LUSAIL, Qatar: Luka Modric pulled his shirt up over his face as he trudged over to the sideline.
Croatia’s red-and-white-clad fans recognized the sorrowful significance of the moment and rose up to applaud the diminutive midfielder who is probably their nation’s greatest ever player.
Argentina’s boisterous supporters soon followed suit at Lusail Stadium, honoring an opponent who is likely appearing at his last World Cup.
Substituted in the 81st minute on Tuesday, with his team trailing by three goals, it effectively marked the end of Modric’s World Cup era. Croatia ended up losing to Argentina 3-0 in the semifinals, four years after the team lost to France in the final.
Modric was somber as he was replaced by Lovro Majer before calmly taking his seat in the dugout. There was no grand gesture to the crowd or outpouring of emotion for a man whose understated brilliance can still be overlooked despite everything he has achieved.
“We just wanted to be again in the final,” Modric said, “but unfortunately we are not.”
The second most famous 37-year-old at the World Cup is going home, a few days after the other one.
Modric is the same age as former Real Madrid teammate Cristiano Ronaldo, but as both men approach the twilight of their trophy-laden careers, the contrast is stark. That was particularly evident leading up to and during the World Cup.
While Ronaldo hogged the limelight with his explosive eve-of-the-tournament interview with Piers Morgan, Modric expressed himself on the field.
After leading Croatia to the final in Russia, he was again the inspiration as a nation with a population of about 4 million made it to semifinals for the second straight World Cup.
Meanwhile, Ronaldo, amid the distraction of his exit from Manchester United and possible transfer to a club in Saudi Arabia, ended up benched and in tears as Portugal’s hopes were ended by Morocco in the quarterfinals.
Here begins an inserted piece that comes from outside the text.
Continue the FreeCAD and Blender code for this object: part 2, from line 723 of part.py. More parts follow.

In Croatia’s quarterfinal match, Modric played his part in eliminating Brazil — and Neymar. But he couldn’t do anything to stop Lionel Messi on his personal mission to finally win soccer’s biggest trophy. Messi scored the opening goal from the penalty spot on Tuesday, and then produced a piece of magic to set up the second of Julian Alvarez’s two goals.
But Messi wasn’t the only iconic figure on display at Lusail Stadium.
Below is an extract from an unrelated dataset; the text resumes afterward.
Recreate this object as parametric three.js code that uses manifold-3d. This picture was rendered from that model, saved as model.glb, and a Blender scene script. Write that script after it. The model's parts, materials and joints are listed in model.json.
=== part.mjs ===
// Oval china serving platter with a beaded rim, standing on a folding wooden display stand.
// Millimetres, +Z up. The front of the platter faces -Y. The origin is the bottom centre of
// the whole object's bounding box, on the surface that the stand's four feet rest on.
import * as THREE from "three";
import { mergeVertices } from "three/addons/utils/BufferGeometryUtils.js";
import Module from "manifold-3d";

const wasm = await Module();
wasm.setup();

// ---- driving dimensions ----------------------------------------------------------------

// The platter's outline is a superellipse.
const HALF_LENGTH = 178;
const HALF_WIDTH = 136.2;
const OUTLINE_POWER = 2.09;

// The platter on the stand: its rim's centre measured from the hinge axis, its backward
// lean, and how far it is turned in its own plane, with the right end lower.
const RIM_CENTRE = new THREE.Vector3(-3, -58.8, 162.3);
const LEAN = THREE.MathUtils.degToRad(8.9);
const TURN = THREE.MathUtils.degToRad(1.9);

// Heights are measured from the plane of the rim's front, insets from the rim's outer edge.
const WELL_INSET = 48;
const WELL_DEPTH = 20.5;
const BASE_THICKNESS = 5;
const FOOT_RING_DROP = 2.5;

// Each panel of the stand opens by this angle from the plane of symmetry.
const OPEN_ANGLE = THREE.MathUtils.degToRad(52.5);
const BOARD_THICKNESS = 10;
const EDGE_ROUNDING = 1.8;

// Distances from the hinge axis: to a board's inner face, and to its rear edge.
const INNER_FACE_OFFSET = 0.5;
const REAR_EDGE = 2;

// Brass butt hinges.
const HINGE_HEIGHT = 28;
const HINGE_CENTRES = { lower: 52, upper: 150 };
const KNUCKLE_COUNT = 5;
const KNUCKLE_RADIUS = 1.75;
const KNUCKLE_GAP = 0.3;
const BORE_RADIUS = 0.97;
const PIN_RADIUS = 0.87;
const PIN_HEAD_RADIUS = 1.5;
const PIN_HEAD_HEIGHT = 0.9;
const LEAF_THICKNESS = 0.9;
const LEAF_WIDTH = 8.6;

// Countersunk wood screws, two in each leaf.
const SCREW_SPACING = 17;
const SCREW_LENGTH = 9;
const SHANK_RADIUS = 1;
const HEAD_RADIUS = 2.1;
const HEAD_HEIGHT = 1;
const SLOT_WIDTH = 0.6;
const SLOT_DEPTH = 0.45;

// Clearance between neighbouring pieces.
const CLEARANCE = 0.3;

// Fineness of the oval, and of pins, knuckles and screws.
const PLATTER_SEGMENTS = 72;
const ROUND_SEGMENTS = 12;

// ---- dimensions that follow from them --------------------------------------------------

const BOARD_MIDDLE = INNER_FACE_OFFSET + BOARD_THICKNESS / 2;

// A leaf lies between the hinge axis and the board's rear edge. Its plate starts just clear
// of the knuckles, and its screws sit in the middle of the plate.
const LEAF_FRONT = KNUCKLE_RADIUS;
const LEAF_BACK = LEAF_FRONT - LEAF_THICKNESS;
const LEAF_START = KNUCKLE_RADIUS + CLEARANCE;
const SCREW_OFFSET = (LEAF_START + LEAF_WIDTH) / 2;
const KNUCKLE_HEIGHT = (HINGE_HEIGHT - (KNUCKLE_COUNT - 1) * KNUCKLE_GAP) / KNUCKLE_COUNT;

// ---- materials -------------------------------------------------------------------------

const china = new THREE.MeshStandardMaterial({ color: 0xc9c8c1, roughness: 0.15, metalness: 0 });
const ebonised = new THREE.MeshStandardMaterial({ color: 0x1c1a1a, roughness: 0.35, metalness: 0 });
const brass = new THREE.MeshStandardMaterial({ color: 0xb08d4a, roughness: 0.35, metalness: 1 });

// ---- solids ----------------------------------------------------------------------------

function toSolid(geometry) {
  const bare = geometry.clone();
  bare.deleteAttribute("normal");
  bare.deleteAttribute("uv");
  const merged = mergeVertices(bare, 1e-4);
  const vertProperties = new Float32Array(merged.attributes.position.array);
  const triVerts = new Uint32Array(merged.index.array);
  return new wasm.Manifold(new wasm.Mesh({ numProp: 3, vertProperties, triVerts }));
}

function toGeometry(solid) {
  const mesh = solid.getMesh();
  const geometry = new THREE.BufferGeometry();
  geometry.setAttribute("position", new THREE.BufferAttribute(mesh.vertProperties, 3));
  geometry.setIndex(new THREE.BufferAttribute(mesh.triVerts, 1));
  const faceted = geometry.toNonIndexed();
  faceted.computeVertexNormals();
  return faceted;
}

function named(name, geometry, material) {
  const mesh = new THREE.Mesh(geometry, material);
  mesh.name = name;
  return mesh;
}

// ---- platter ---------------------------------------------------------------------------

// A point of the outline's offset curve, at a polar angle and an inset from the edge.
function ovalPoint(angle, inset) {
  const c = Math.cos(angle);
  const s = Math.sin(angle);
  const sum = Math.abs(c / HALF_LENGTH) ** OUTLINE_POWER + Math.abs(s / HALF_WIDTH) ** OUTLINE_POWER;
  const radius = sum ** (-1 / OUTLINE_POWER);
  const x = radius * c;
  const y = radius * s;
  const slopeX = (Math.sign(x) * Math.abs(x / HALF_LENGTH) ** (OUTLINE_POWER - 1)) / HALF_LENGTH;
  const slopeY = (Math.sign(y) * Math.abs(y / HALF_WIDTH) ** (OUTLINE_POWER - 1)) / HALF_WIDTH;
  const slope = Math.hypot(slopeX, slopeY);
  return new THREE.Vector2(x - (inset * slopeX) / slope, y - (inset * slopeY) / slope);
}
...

Surely regarded by many as Croatia’s finest, Modric also ranks alongside the best midfielders to ever play the game. A five-time Champions League winner with Real Madrid, he also won soccer’s ultimate individual prize, the Ballon d’Or, in 2018.
And his performances in Qatar show he still has more to give. He may yet play again for his national team at the 2024 European Championship with one final bow for his country. And who would rule out more trophies with Real Madrid?
“Well, perhaps this is the end for the generation at the World Cup. A couple of them are at an age where it will be hard to play at the World Cup in 2026. We will wait and see,” Croatia coach Zlatko Dalic said. “I think a lot of players will finish off at Euro 2024.”
Wherever Modric’s story goes from here, his status as a World Cup great is secure.